I'm already debating whether or not to attend their Southern California appearance at the Mission Viejo Library following the release - debating, not because I don't enjoy these authors (because I do) but because I predict some hefty crowds.

3.15.2011

Katniss Everdeen

For those of you who follow YA news, film adaptation news, or popular media news in general, you should be at least vaguely aware of the significant casting decisions currently being made by our Hollywood brethren in regards to the upcoming film adaptation of Suzanne Collins's bestselling Hunger Games series (previous posts on the first, second, and third books here).

One of the most pervasive conversations in the blogosphere is the question of Katniss' race. The most recent acknowledgment of the problem that I've read is Gwenda Bond's article over at Heroes and Heartbreakers. Katniss is described as having dark hair and olive-toned skin, yet none of the actresses considered have been people of color. What gives?

Despite our outrage at other instances of whitewashing (anyone remember the original cover of Justine Larbalestier's Liar?) this is one I'm just not getting behind. In the first place, most people who have a problem with the casting of a blonde or a brunette begin talking about how Katniss' race is integral to her status as a lower class coal miner's daughter from District 12. I have no argument with the class distinction. But until casting decisions started being made, no one was having conversations about race distinctions in the Hunger Games. Yes, Katniss is "backwater," but no, she is not necessarily representative of one or another marginalized race.

Clearly, Jennifer Lawrence - the most heated name being bandied about for the role - is not quite olive-toned or dark-haired. Hailee Steinfeld, rumored to be a second casting option, is considerably more so. In the end, however, I would hate to think that the casting director's final choice is determined solely by either girl's appearance. My hope is that they choose the person best suited for Katniss' character. Because in the end, what we remember the protagonist of Collins' trilogy for most of all is not the color of her skin, hair, eyes, or clothes - but for the strength and fragility of her character.

3.08.2011

Jane Again


I really should be over the moon with excitement for the release of Jane Eyre this week, but I confess I am not. If there's anything I love in the world of film adaptations, it's the obsessive recreation of Jane Eyre every five to ten years. I have watched and rewatched nearly every Jane Eyre adaptation, carefully and giddily comparing the portrayals of Rochester and Jane to determine which - if any - adequately convey the complexity of the literary originals. Until recently, I would have been waiting with baited breath for this release. Until recently, every adaptation fell short. William Hurt, brilliant though he can be, was no Rochester; Orson Welles was too . . . Orson Welles; Timothy Dalton was fabulous, but his companion Jane was so painfully unappealing. They were all good of course, but each left such a wide window for improvement.

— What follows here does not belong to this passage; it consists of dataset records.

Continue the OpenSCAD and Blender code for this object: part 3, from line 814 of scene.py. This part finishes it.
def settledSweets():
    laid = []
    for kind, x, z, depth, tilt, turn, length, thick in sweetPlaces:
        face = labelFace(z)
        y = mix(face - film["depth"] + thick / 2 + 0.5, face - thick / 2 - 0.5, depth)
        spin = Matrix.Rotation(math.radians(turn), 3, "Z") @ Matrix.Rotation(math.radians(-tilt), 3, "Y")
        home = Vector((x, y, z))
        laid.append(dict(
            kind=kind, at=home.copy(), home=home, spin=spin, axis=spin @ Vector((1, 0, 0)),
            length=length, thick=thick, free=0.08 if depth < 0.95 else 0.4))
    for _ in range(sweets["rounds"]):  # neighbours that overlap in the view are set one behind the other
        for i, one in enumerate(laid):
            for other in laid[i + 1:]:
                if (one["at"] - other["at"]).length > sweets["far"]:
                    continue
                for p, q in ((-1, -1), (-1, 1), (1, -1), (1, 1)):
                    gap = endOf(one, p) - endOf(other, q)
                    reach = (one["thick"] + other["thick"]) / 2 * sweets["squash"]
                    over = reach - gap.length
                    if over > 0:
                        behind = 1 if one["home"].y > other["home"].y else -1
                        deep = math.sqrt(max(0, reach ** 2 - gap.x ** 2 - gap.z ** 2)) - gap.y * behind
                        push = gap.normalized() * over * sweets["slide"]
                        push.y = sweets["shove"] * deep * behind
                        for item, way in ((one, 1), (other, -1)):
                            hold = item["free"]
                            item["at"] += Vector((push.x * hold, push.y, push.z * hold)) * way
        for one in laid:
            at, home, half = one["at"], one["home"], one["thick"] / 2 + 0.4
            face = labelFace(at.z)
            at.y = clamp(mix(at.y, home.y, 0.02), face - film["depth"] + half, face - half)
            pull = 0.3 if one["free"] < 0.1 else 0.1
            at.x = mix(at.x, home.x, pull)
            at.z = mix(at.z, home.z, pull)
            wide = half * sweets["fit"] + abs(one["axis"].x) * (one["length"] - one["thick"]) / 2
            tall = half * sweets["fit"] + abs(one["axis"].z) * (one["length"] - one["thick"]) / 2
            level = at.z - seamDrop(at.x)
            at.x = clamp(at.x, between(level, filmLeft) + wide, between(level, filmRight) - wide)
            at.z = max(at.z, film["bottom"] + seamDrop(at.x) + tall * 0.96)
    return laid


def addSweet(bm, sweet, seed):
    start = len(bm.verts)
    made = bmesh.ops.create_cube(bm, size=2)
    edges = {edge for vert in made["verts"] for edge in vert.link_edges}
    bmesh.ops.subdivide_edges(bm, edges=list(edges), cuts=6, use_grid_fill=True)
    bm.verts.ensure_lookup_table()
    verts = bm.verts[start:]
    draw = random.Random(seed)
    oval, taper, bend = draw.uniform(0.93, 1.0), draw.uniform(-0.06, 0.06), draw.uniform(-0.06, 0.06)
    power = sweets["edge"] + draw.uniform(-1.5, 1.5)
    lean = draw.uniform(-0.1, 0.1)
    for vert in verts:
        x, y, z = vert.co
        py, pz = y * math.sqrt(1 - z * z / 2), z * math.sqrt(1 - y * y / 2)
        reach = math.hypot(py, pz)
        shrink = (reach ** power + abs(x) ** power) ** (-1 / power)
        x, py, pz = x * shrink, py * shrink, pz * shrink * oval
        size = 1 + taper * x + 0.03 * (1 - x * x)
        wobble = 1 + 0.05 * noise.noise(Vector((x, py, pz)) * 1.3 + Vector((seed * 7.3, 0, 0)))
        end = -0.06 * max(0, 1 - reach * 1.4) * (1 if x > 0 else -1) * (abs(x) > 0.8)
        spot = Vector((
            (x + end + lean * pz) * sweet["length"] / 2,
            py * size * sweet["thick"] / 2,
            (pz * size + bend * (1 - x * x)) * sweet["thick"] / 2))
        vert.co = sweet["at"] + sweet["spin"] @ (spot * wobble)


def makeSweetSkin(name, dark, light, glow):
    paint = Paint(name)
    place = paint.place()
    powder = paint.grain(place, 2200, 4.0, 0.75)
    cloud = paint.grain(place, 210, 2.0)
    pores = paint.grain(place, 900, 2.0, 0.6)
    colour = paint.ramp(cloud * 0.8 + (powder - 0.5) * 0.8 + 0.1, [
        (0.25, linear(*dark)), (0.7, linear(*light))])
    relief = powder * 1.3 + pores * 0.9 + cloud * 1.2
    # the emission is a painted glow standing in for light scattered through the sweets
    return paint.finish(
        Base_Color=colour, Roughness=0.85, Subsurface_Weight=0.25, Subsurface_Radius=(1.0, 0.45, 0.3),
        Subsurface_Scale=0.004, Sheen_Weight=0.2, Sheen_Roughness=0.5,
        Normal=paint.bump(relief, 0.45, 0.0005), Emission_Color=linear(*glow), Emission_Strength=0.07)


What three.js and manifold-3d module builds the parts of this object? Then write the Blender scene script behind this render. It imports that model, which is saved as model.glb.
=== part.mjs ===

Then there was the 2006 BBC adaptation. Surely this could be the last. Toby Stephens and Ruth Wilson were perfect. The length was just right. The flashbacks carried the second half. The conclusion was perfectly satisfying. It was the ideal adaptation. Not another one was needed. Ever.

Yet here we are. Five years later, a new release. I wonder how long I will hold out. A week? A month? Till it comes out on DVD? We shall see.